Instruction → For the material that follows, return exactly the lines from the one with "box = shape.BoundBox" through the one with "before = set(bpy.data.objects)", both ends included.
─── Dataset records ───
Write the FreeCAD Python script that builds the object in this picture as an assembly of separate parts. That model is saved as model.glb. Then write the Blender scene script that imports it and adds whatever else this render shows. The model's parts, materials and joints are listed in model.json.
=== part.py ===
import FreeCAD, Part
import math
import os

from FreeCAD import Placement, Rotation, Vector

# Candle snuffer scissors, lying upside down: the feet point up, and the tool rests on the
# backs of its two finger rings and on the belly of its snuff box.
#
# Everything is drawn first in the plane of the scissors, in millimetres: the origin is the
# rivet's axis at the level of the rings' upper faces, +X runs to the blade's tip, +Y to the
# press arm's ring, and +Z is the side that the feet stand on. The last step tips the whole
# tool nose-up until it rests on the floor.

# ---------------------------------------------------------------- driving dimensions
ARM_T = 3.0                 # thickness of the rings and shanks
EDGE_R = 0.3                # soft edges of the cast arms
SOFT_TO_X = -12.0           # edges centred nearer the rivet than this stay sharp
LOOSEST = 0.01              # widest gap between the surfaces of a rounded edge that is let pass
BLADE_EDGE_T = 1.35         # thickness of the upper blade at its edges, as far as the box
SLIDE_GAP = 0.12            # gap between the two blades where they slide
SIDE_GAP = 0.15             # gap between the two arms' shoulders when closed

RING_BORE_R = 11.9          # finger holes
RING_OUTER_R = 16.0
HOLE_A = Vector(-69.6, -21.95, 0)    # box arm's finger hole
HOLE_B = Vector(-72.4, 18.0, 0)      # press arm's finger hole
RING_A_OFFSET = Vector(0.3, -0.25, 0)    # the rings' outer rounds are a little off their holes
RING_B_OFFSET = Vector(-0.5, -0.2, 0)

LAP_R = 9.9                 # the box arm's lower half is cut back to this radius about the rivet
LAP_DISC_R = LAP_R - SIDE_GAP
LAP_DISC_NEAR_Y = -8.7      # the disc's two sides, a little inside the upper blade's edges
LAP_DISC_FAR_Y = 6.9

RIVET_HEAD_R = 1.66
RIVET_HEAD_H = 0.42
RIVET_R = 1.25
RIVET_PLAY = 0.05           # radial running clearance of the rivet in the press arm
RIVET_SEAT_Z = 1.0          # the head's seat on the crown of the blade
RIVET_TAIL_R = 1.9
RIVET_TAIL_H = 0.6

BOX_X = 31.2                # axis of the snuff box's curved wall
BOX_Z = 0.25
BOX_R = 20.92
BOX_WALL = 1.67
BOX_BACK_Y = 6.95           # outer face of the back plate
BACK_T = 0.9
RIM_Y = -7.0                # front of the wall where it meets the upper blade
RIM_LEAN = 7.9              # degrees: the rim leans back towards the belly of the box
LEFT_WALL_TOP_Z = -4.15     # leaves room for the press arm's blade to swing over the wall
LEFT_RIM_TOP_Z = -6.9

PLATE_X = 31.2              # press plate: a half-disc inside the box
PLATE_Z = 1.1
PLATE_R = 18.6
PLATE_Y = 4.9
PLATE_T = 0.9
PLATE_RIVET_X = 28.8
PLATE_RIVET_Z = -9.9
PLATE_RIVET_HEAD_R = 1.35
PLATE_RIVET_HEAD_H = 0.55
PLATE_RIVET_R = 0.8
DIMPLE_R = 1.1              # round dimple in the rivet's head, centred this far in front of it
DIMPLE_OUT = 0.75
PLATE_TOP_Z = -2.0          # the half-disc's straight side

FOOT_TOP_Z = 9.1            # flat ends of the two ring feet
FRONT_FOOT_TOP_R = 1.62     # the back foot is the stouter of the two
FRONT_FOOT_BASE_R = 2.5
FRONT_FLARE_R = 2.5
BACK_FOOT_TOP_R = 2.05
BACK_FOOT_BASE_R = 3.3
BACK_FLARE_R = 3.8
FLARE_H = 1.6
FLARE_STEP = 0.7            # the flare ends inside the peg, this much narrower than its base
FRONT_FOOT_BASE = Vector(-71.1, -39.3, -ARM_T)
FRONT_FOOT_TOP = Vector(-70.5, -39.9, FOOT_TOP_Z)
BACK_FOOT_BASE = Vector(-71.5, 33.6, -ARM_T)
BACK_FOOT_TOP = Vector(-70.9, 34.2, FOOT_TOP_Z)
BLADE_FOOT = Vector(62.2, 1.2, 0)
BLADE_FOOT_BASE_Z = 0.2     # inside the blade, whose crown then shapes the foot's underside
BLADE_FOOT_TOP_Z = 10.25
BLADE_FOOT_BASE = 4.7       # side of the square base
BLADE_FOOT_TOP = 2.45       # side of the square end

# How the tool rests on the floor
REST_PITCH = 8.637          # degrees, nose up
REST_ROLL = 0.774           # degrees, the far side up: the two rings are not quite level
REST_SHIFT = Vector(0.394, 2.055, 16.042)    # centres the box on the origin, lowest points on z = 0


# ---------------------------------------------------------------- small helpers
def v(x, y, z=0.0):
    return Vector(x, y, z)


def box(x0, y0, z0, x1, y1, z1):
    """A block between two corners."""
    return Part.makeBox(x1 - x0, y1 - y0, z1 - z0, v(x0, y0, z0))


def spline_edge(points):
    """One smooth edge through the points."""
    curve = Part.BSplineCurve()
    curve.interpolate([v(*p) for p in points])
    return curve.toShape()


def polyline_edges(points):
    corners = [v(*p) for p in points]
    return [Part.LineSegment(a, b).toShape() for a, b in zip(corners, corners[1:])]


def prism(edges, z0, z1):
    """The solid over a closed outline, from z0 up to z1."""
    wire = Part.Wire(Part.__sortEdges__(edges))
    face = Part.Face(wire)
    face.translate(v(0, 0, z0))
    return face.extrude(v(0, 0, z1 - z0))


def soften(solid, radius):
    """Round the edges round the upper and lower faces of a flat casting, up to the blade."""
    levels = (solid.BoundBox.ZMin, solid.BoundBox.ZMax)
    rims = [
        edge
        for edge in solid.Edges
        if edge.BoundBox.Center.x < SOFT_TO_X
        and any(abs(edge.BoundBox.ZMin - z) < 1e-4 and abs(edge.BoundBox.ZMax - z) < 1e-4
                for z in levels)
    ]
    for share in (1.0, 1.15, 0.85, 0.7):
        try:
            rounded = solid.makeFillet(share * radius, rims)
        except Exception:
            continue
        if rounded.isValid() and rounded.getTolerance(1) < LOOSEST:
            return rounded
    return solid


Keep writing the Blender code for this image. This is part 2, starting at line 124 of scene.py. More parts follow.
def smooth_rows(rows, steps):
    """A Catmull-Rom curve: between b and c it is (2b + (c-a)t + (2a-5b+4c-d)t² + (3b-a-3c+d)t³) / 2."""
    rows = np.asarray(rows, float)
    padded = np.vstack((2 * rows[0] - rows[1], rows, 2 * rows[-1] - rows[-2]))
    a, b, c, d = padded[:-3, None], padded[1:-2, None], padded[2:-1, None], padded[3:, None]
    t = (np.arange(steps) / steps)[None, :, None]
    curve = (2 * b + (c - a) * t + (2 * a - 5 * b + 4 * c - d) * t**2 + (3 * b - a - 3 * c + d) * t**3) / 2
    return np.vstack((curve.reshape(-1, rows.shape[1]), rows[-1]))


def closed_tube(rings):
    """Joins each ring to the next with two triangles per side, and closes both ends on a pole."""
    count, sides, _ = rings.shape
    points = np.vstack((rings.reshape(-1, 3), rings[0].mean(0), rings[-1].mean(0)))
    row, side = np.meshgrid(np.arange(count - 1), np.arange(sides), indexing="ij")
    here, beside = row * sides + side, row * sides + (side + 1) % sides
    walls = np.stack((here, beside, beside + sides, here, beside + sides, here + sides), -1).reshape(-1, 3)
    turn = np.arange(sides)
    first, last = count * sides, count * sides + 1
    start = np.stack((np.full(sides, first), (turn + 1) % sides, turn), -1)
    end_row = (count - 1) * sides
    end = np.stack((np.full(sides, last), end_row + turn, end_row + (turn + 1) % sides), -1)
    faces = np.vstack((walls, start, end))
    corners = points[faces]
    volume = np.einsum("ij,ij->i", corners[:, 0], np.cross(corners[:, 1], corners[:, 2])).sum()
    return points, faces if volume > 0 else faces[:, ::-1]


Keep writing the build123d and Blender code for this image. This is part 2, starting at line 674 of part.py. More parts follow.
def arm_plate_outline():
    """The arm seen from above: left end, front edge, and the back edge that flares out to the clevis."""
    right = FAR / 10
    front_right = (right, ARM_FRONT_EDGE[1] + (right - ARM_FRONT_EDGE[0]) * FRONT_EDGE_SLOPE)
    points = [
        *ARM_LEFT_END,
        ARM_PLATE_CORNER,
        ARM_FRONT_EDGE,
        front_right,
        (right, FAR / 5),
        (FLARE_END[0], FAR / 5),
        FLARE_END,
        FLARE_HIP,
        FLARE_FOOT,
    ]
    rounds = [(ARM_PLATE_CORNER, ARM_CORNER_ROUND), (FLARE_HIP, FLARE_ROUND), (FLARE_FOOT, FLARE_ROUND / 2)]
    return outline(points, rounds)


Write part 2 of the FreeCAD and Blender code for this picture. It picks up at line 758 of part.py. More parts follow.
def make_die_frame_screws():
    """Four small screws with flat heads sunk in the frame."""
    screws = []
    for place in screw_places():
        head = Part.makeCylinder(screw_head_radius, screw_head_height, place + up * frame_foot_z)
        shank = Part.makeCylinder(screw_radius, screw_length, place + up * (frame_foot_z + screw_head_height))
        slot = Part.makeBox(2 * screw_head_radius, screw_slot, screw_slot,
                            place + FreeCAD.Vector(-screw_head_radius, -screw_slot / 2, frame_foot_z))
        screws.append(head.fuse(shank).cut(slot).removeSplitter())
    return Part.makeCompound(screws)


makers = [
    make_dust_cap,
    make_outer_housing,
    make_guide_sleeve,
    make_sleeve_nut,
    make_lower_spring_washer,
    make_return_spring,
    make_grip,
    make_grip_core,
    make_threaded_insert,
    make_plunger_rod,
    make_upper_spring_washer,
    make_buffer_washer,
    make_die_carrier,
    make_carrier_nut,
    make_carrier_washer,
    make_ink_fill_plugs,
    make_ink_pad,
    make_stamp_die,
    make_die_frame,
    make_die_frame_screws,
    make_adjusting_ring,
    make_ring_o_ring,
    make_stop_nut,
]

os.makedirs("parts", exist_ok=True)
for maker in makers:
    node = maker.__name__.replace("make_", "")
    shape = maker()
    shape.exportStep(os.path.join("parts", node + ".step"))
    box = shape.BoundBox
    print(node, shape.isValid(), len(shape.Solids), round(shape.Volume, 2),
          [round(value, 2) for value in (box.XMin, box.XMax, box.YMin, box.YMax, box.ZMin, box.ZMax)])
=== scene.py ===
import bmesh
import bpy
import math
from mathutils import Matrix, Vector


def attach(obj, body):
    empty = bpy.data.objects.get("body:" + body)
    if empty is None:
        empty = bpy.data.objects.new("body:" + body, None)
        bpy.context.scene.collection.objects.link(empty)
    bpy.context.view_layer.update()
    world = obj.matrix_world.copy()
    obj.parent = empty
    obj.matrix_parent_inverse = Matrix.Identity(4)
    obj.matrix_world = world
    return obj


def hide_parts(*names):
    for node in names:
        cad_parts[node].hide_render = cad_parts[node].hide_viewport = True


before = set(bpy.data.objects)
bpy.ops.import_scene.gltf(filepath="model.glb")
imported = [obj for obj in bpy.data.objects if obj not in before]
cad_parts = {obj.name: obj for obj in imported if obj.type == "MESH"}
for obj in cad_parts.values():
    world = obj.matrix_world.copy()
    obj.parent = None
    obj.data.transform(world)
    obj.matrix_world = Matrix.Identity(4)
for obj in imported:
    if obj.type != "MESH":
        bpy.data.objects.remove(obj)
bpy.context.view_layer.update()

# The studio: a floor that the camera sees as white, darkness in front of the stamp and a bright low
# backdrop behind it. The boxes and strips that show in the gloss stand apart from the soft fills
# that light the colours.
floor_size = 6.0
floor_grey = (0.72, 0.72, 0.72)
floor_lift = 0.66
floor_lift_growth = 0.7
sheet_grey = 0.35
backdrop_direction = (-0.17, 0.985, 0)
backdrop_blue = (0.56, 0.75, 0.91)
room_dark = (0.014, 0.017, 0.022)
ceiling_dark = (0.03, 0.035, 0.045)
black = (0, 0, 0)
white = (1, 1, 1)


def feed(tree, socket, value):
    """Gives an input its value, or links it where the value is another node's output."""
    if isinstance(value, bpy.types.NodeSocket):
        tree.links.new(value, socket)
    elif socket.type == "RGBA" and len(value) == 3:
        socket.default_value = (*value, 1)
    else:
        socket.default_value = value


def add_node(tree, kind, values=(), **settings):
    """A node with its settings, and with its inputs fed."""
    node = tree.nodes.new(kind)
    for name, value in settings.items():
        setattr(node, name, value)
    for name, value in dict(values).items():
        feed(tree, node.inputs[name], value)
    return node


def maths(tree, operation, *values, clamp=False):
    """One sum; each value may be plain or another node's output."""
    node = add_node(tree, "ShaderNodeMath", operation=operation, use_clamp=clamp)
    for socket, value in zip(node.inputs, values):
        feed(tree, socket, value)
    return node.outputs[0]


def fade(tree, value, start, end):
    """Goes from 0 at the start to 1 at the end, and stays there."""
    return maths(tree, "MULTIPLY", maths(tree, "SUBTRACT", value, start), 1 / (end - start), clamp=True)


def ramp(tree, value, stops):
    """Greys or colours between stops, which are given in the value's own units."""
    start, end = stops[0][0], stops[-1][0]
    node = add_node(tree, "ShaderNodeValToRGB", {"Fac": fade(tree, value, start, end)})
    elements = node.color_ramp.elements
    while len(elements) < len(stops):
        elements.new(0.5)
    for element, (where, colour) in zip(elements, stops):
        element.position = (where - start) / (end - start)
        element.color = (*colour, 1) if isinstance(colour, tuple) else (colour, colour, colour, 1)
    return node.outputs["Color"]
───
Reply to the task →
    box = shape.BoundBox
    print(node, shape.isValid(), len(shape.Solids), round(shape.Volume, 2),
          [round(value, 2) for value in (box.XMin, box.XMax, box.YMin, box.YMax, box.ZMin, box.ZMax)])
=== scene.py ===
import bmesh
import bpy
import math
from mathutils import Matrix, Vector


def attach(obj, body):
    empty = bpy.data.objects.get("body:" + body)
    if empty is None:
        empty = bpy.data.objects.new("body:" + body, None)
        bpy.context.scene.collection.objects.link(empty)
    bpy.context.view_layer.update()
    world = obj.matrix_world.copy()
    obj.parent = empty
    obj.matrix_parent_inverse = Matrix.Identity(4)
    obj.matrix_world = world
    return obj


def hide_parts(*names):
    for node in names:
        cad_parts[node].hide_render = cad_parts[node].hide_viewport = True


before = set(bpy.data.objects)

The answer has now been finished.